Ahead of the match, Jones promised his side would run Scotland "off their feet".
But there was no evidence of that as Mark Bennett grabbed a double on top of scores from John Hardie, Tommy Seymour and Finn Russell in a devastating 40-minute show.
"We are a fit team. We didn't run them in the second half, but I thought we did pretty well. We were just not good enough mate," was how Jones responded after being asked to reassess his earlier statement.
South Africa could hardly believe how competitive Japan were at the set-piece last Saturday and Scotland found it was no fluke either as their opponents gave them the run around for most of the opening period.
But skipper Greig Laidlaw saw the tide turn just before half-time when Seymour was only kept out by a last-gasp Ayumu Goromaru tackle.
The Gloucester scrum-half, who kicked 20 points on his return to Kingsholm, said: "I felt like we had them at half-time. They were starting to blow while we were starting to hold onto the ball and put them under some pressure.
"The clear message from Vern (Cotter) and the coaches at the break was, 'Don't panic. Just hold the ball'.
"We felt we had them fitness-wise. I believe this Scotland side is the fittest for a long, long time, and we showed that by playing for 80 minutes."
Scotland now top Pool B with a one-point lead over Japan.
But Laidlaw admitted their opponents' famous Springboks slaying had given them the jolt they needed ahead of their first fixture.
"Looking back [Japan's win over South Africa] probably actually helped our performance if I'm being honest," he said. "We were nervous at the start. To sit back and almost play last in the tournament was hard.

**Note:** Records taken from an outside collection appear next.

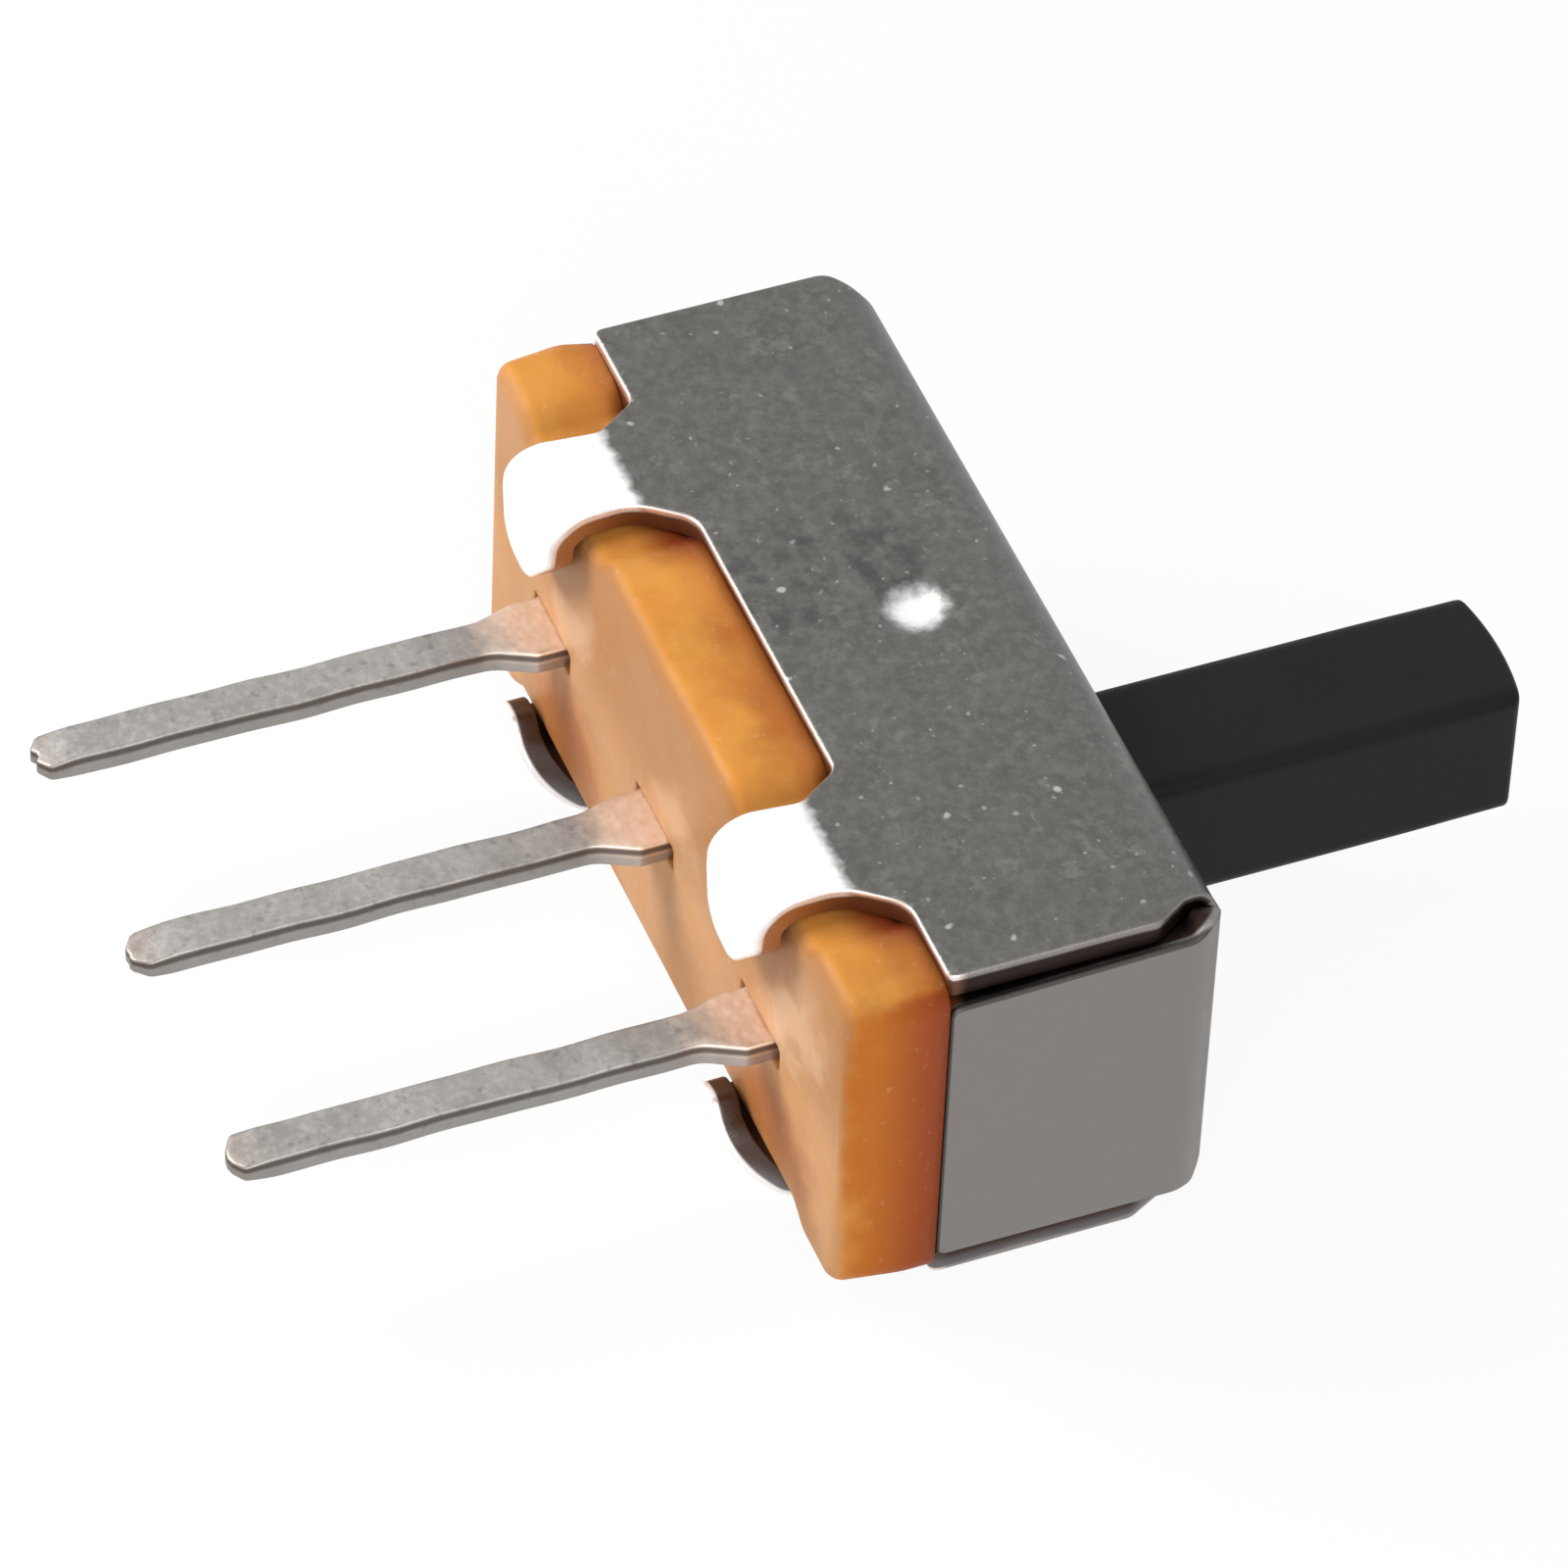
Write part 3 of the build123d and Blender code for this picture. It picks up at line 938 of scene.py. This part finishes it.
            beside_tab_shade = 1 - abs(beside_tab_shade).between(0.15, 0.6)
            beside_tab_shade = beside_tab_shade * y.between(-1.95, -1.42) * z.between(3.2, 3.4)
            base = (beside_tab_shade * 0.92).mix(base, BESIDE_TAB_SHADE)
        base = (grit * 0.12).mix(base, GRIT)
        height = at.noise(5.0, 3.0, 0.55) * 0.7 + flow * 0.3
        feed(
            start, shader, Base_Color=base, Roughness=0.42 + cloud * 0.1,
            Normal=height.bump(0.18, 0.02),
        )
        return material


# ---- The terminals ----


# Near the root the tin is painted pinkish as a painted reflection of the base.
TIP_BROWN, ROOT_RESIN_REFLECTION = (0.2, 0.13, 0.09), (0.84, 0.67, 0.55)
EDGE_DARK_LINE = (0.09, 0.07, 0.06)


class SLIDE_OT_terminals(bpy.types.Operator):
    """Stamps the three terminals: pin with a sheared tip, flared shoulder and blade"""

    bl_idname = "slide_switch.terminals"
    bl_label = "Terminals"

    def execute(self, context):
        given = context.scene.slide_switch_terminals
        tin = self.tin(given)
        half = given.pin / MM / 2
        seat = BASE_LOW[1]
        thick = PIN_HIGH[2] - PIN_LOW[2]
        tips = (
            ((-0.07, 0.0), (0.0, 0.07), (0.07, 0.01), 0.05),
            ((-0.06, 0.0), (0.02, 0.01), (0.09, 0.0), 0.08),
            ((-0.05, 0.01), (0.03, 0.0), (0.1, 0.02), 0.04),
        )
        for number, (node, tip) in enumerate(zip(TERMINALS, tips)):
            low, high = corner_of(node)
            x, end = (low[0] + high[0]) / 2, low[1]
            shoulder = (high[0] - low[0]) / 2
            neck = seat - given.shoulder / MM - given.flare / MM
            outline = rounded(
                [
                    (x - half, end + 0.1, 0.05),
                    (x + tip[0][0], end + tip[0][1], 0.04),
                    (x + tip[1][0], end + tip[1][1], 0.03),
                    (x + tip[2][0], end + tip[2][1], 0.04),
                    (x + half, end + 0.06 + tip[3], 0.06),
                    (x + half, neck, 0.4),
                    (x + shoulder, neck + given.flare / MM, 0.06),
                    (x + shoulder, high[1], 0.05),
                    (x - shoulder, high[1], 0.05),
                    (x - shoulder, seat + 0.1, 0.05),
                    (x - shoulder + 0.07, seat, 0.05),
                    (x - shoulder + 0.07, neck + given.flare / MM, 0.06),
                    (x - half, neck, 0.4),
                ],
                0.05,
            )
            edge = 0.03
            outline = set_in(outline, edge)

            def place(a, b, deep, shift=number * 2.1, x=x, end=end):
                """A flat strip, thinner at its tip, that waves and leans by small sines."""
                free = ease(-b, -seat + 0.25, -seat + 0.9)
                wave = 0.006 * np.sin(3.1 * b + shift) + 0.004 * np.sin(7.3 * b + 2 * shift)
                lean = 0.004 * np.sin(5.2 * b + shift + np.sign(a - x))
                thin = 0.6 + 0.4 * ease(b, end - 0.05, end + 0.42)
                rise = thick / 2 - (thick / 2 - deep) * thin
                return np.column_stack((
                    a + free * lean, b, PIN_HIGH[2] - rise + free * wave
                ))

            lines = (
                lines_between((x - shoulder, x + shoulder, 0.08)),
                lines_between((end, high[1], 0.09)),
            )
            rim = rim_rows(thick, edge, 0.025, 3)
            piece = slab(node.replace("terminal", "stamped_terminal"), [outline], [rim],
                         lines, 0.03, place)
            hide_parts(node)
            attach(piece, "housing")
            put_on(piece, tin)
        return {"FINISHED"}

    def tin(self, given):
        """Dull fine-grained tin, brownish at the sheared tips, pinkish at the root as a painted
        reflection of the base, with a dark line along its edges and a little painted shade on its
        sides.
        """
        material, start, shader = finish("tinned_brass_finish", Metallic=1.0)
        at = start.place()
        y = at.part(1)
        depth = start.depth()
        cloud = at.noise(2.5, 4.0, 0.6).between(0.3, 0.7)
        speck = at.noise(12.0, 3.0, 0.6).between(0.4, 0.7)
        tin = given.tin
        base = cloud.mix(tint(tin, 0.88), tint(tin, 1.08))
        base = (speck * 0.35).mix(base, tint(tin, 1.35))
        pit = at.noise(9.0, 2.0, 0.6).between(0.55, 0.72)
        base = (pit * 0.5).mix(base, tint(tin, 0.5))
        tip = (y + (cloud - 0.5) * 0.2).between(-6.6, -7.0)
        base = (tip * 0.45).mix(base, TIP_BROWN)
        # Painted reflection: the tin is pinkish near the root, from the orange base.
        root = (y + (cloud - 0.5) * 0.2).between(-3.0, -2.4)
        base = (root * 0.9).mix(base, ROOT_RESIN_REFLECTION)
        # A dark line along the pins' edges, under the front face.
        line = depth.between(0.06, 0.16) * (1 - depth.between(0.3, 0.5))
        base = (line * 0.85).mix(base, EDGE_DARK_LINE)
        # Painted shade: the deeper half of each pin's sides and its back are a little darker.
        low = depth.between(0.4, 0.6)
        base = (low * 0.6).mix(base, tint(tin, 0.95))
        feed(
            start, shader, Base_Color=base, Roughness=0.42 + speck * 0.1,
            Normal=at.noise(10.0, 3.0, 0.6).bump(0.3, 0.01),
        )
        return material


# ---- The slider and its contact ----


class SLIDE_OT_slider(bpy.types.Operator):
    """Moulds the slider: the lever and the carriage with its channel"""

    bl_idname = "slide_switch.slider"
    bl_label = "Slider"

    def execute(self, context):
        given = context.scene.slide_switch_slider
        lever = self.lever(given)
        carriage = self.carriage(given)
        piece = united("moulded_slider", lever, carriage)
        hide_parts("slider")
        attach(piece, "slider")
        put_on(piece, self.black(given))
        return {"FINISHED"}

    def lever(self, given):
        """A rounded square carried along the depth of the lever, with a crowned end face."""
        half_x, half_z = given.lever_width / MM / 2, given.lever_thickness / MM / 2
        middle_x = (SLIDER_LOW[0] + SLIDER_HIGH[0]) / 2
        middle_z = (SLIDER_LOW[2] + SLIDER_HIGH[2]) / 2 - given.lever_drop / MM
        end, edge = SLIDER_HIGH[1], 0.06
        crown = given.crown / MM

        def place(a, b, deep):
            """A section of the lever; its end face falls off with the square of b."""
            swell = 1 - 0.012 * ease(-deep, -1.2, 0)
            fall = crown * (b / half_x) ** 2 * ease(-deep, -1.5, 0)
            return np.column_stack((
                middle_x + b * swell, end - deep - fall, middle_z + a * swell
            ))

        outline = rounded(
            [
                (half_z, -half_x, given.edge / MM + 0.04),
                (half_z, half_x, given.edge / MM + 0.04),
                (-half_z, half_x, given.edge / MM + 0.04),
                (-half_z, -half_x, given.edge / MM + 0.04),
            ],
            0.06,
        )
        outline = set_in(outline, edge)
        rim = quarter_round(edge, 4)
        long = end - (CARRIAGE_TOP) + 0.05
        side = np.column_stack((np.full(14, edge), np.linspace(0.25, long, 14)))
        lines = (
            lines_between((-half_z, half_z, 0.12)), lines_between((-half_x, half_x, 0.12))
        )
        return slab("lever", [outline], [np.vstack((rim, side))], lines, 0.03, place)

    def carriage(self, given):
        """An arch carried along the travel: its channel clears the fixed contacts."""
        low, high = SLIDER_LOW[2], SLIDER_HIGH[2]
        floor, top = SLIDER_LOW[1], CARRIAGE_TOP
        channel = given.channel / MM / 2
        middle = (PIN_LOW[2] + PIN_HIGH[2]) / 2
        roof = CLIP_HIGH[1] + 0.01
        outline = rounded(
            [
                (floor, low, 0.06), (top, low, 0.17), (top, high, 0.17),
                (0.6, high, 0.04), (0.52, high - 0.12, 0.04), (-0.34, high - 0.12, 0.04),
                (-0.42, high, 0.04), (floor, high, 0.06),
                (floor, middle + channel, 0.05), (roof, middle + channel, 0.04),
                (roof, middle - channel, 0.04), (floor, middle - channel, 0.05),
            ],
            0.1,
        )
        edge = 0.03
        outline = set_in(outline, edge)
        long = SLIDER_HIGH[0] - SLIDER_LOW[0]

        def place(a, b, deep):
            """A section of the arch, carried back along the travel."""
            return np.column_stack((SLIDER_HIGH[0] - deep, a, b))

        lines = lines_between((floor, top, 0.3)), lines_between((low, high, 0.3))
        return slab("carriage", [outline], [rim_rows(long, edge, edge, 3)], lines, 0.05, place)

    def black(self, given):
        """Satin black moulding with faint wear."""
        material, start, shader = finish("black_plastic_finish", Specular_IOR_Level=0.15)
        at = start.place()
        cloud = at.noise(0.8, 4.0, 0.6).between(0.3, 0.7)
        grit = at.noise(20.0, 2.0, 0.5).between(0.5, 0.8)
        base = cloud.mix(
            tint(given.black, 0.9), tint(given.black, 1.2)
        )
        base = (grit * 0.2).mix(base, tint(given.black, 2.2))
        feed(
            start, shader, Base_Color=base, Roughness=0.4 + cloud * 0.1,
            Normal=at.noise(12.0, 3.0).bump(0.15, 0.01),
        )
        return material


BRONZE_DARK, BRONZE_PALE = (0.52, 0.36, 0.18), (0.72, 0.55, 0.33)


class SLIDE_OT_contact(bpy.types.Operator):
    """Gives the sliding contact its bronze finish"""

    bl_idname = "slide_switch.contact"
    bl_label = "Contact"

    def execute(self, context):
        material, start, shader = finish("spring_bronze_finish", Metallic=1.0)
        at = start.place()
        streak = at.stretched(0.2, 1.0, 1.0).noise(6.0, 3.0).between(0.3, 0.7)
        base = streak.mix(BRONZE_DARK, BRONZE_PALE)
        feed(
            start, shader, Base_Color=base, Roughness=0.28 + streak * 0.12,
            Normal=at.noise(10.0, 2.0).bump(0.15, 0.005),
        )
        put_on(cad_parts["contact_clip"], material)
        return {"FINISHED"}


# ---- The stage ----


LAMPS = (
    ("key", (-22.0, -30.0, 34.0), 26.0, 0.022),
    ("fill", (34.0, -10.0, 26.0), 30.0, 0.008),
)
SENSOR = 36.0
FLOOR_HALF = 0.6
FLOOR_GREY = (0.9, 0.9, 0.9, 1.0)
FLOOR_SHOWN = 0.93  # how much of the floor is plain white where it is seen


class SLIDE_OT_stage(bpy.types.Operator):
    """Sets the camera, a plain pale floor and soft light"""

    bl_idname = "slide_switch.stage"
    bl_label = "Stage"

    def execute(self, context):
        scene = context.scene
        given = scene.slide_switch_stage
        scene.view_settings.view_transform = "Standard"
        self.camera(scene, given)
        self.floor()
        self.sky(scene, given)
        for name, place, size, power in LAMPS:
            self.lamp(name, place, size, power)
        return {"FINISHED"}

    def camera(self, scene, given):
        """A camera at an azimuth, an elevation and a distance from its target, with a roll."""
        azimuth, elevation, roll = given.azimuth, given.elevation, given.roll
        back = Vector((
            math.sin(azimuth) * math.cos(elevation),
            -math.cos(azimuth) * math.cos(elevation),
            math.sin(elevation),
        ))
        right = Vector((math.cos(azimuth), math.sin(azimuth), 0.0))
        up = back.cross(right)
        across = right * math.cos(roll) + up * math.sin(roll)
        upward = up * math.cos(roll) - right * math.sin(roll)
        data = bpy.data.cameras.new("camera")
        data.lens = given.lens
        data.sensor_width = SENSOR
        data.clip_start = 0.001
        camera = add_object("camera", data)
        camera.matrix_world = Matrix.Translation(
            Vector(given.target) + back * given.distance
        ) @ Matrix((across, upward, back)).transposed().to_4x4()
        scene.camera = camera

    def floor(self):
        """A wide floor, shown white, that keeps the switch's soft shadow."""
        half = FLOOR_HALF
        mesh = bpy.data.meshes.new("floor")
        mesh.from_pydata(
            [(-half, -half, 0), (half, -half, 0), (half, half, 0), (-half, half, 0)],
            [], [(0, 1, 2, 3)],
        )
        floor = add_object("floor", mesh)
        material = bpy.data.materials.new("pale_floor")
        material.use_nodes = True
        tree = material.node_tree
        tree.nodes.clear()
        start = Signal(tree)
        seen = self.seen(start)
        dull = start.node("ShaderNodeBsdfDiffuse", None, {"Color": FLOOR_GREY})
        white = start.node("ShaderNodeEmission", None, {"Strength": 1.0})
        mixed = start.node("ShaderNodeMixShader", None, {0: seen * FLOOR_SHOWN, 1: dull, 2: white})
        start.node("ShaderNodeOutputMaterial", None, {"Surface": mixed}, output=None)
        put_on(floor, material)
        floor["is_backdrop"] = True

    def seen(self, start):
        """1 for rays that show the background: from the camera, or from gloss or glass."""
        rays = [
            start.node("ShaderNodeLightPath", output=name)
            for name in ("Is Camera Ray", "Is Glossy Ray", "Is Transmission Ray")
        ]
        return rays[0].most(rays[1]).most(rays[2])

    def sky(self, scene, given):
        """A white sky that lights dull surfaces with the strength of the fill only."""
        world = bpy.data.worlds.new("studio")
        world.use_nodes = True
        scene.world = world
        tree = world.node_tree
        tree.nodes.clear()
        start = Signal(tree)
        seen = self.seen(start)
        strength = given.fill + seen * (1.0 - given.fill)
        white = (1.0, 1.0, 1.0, 1.0)
        light = start.node("ShaderNodeBackground", None, {"Color": white, "Strength": strength})
        start.node("ShaderNodeOutputWorld", None, {"Surface": light}, output=None)

    def lamp(self, name, place, size, power):
        """A round lamp turned to the switch; place and size are in millimetres."""
        data = bpy.data.lights.new(name, "AREA")
        data.shape = "DISK"
        data.size = size * MM
        data.energy = power
        lamp = add_object(name, data)
        spot = Vector(place) * MM
        lamp.location = spot
        lamp.rotation_euler = (-spot).to_track_quat("-Z", "Y").to_euler()


# ---- Panel and registration ----

SETTINGS = {
    "slide_switch_case": CaseSettings,
    "slide_switch_base": BaseSettings,
    "slide_switch_terminals": TerminalSettings,
    "slide_switch_slider": SliderSettings,
    "slide_switch_stage": StageSettings,
}
OPERATORS = (
    SLIDE_OT_case,
    SLIDE_OT_base,
    SLIDE_OT_terminals,
    SLIDE_OT_slider,
    SLIDE_OT_contact,
    SLIDE_OT_stage,
)


class SLIDE_PT_panel(bpy.types.Panel):
    """Settings and steps of the slide switch"""

    bl_idname = "SLIDE_PT_panel"
    bl_label = "Slide switch"
    bl_space_type = "VIEW_3D"
    bl_region_type = "UI"
    bl_category = "Slide switch"

    def draw(self, context):
        for name, group in SETTINGS.items():
            box = self.layout.box()
            given = getattr(context.scene, name)
            for key in group.__annotations__:
                box.prop(given, key)
        for operator in OPERATORS:
            self.layout.operator(operator.bl_idname)


CLASSES = (*SETTINGS.values(), *OPERATORS, SLIDE_PT_panel)


def register():
    for cls in CLASSES:
        bpy.utils.register_class(cls)
    for name, group in SETTINGS.items():
        setattr(bpy.types.Scene, name, PointerProperty(type=group))


def unregister():
    for name in SETTINGS:
        delattr(bpy.types.Scene, name)
    for cls in reversed(CLASSES):
        bpy.utils.unregister_class(cls)


def main():
    """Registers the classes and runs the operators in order."""
    register()
    for operator in OPERATORS:
        group, name = operator.bl_idname.split(".")
        getattr(getattr(bpy.ops, group), name)()
    boxes = {"cad": cad_box, "visual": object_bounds()}
    {key: [list(map(float, c)) for c in box] for key, box in boxes.items()}


if __name__ == "__main__":
    main()
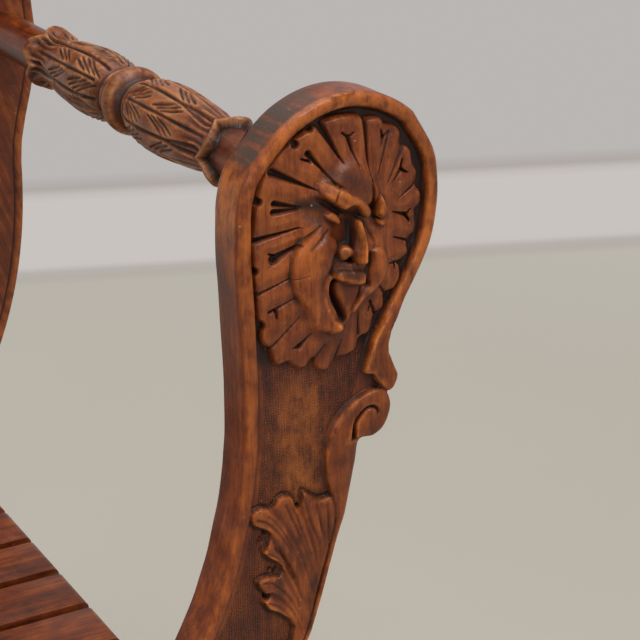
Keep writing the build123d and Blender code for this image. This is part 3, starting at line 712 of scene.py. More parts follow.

"But there was absolutely no place for complacency in our squad."
Scotland head coach Vern Cotter was pleased to see his side overcome their pre-match jitters but admitted he was concerned by their inability to shake off Japan during a first half that only saw them register four Laidlaw kicks.
He said: "There was constant pressure on the game. There will be things we will look at to ensure teams don't come back at us once we score. We'd like to make those points stick."
Top spot a possibility
The Scots will now have to prove they can deal with the four-day turnaround better than Japan as they prepare for Sunday's clash with the United States in Leeds.
But having avoided a potentially dangerous banana skin, hopes have been raised that they can now go on to challenge the Boks for top spot in their group.
The brutally honest Jones, though, does not give them much chance.
"South Africa will rebound," he insisted. "I will be really surprised if they don't put Fourie du Preez as the starting nine and let him run the game. If they do that, Scotland will find it difficult to beat them as I don't think they will get enough set-piece ball."
As for his side's own quarter-final ambitions, he said: "It comes down to Samoa in 10 days. If we can knock Samoa off, we have a fantastic chance. If we don't we have no chance. We hope the South Africa-Samoa match is like a UFC fight.
"Samoa has to back up seven days against us. What comes around goes around."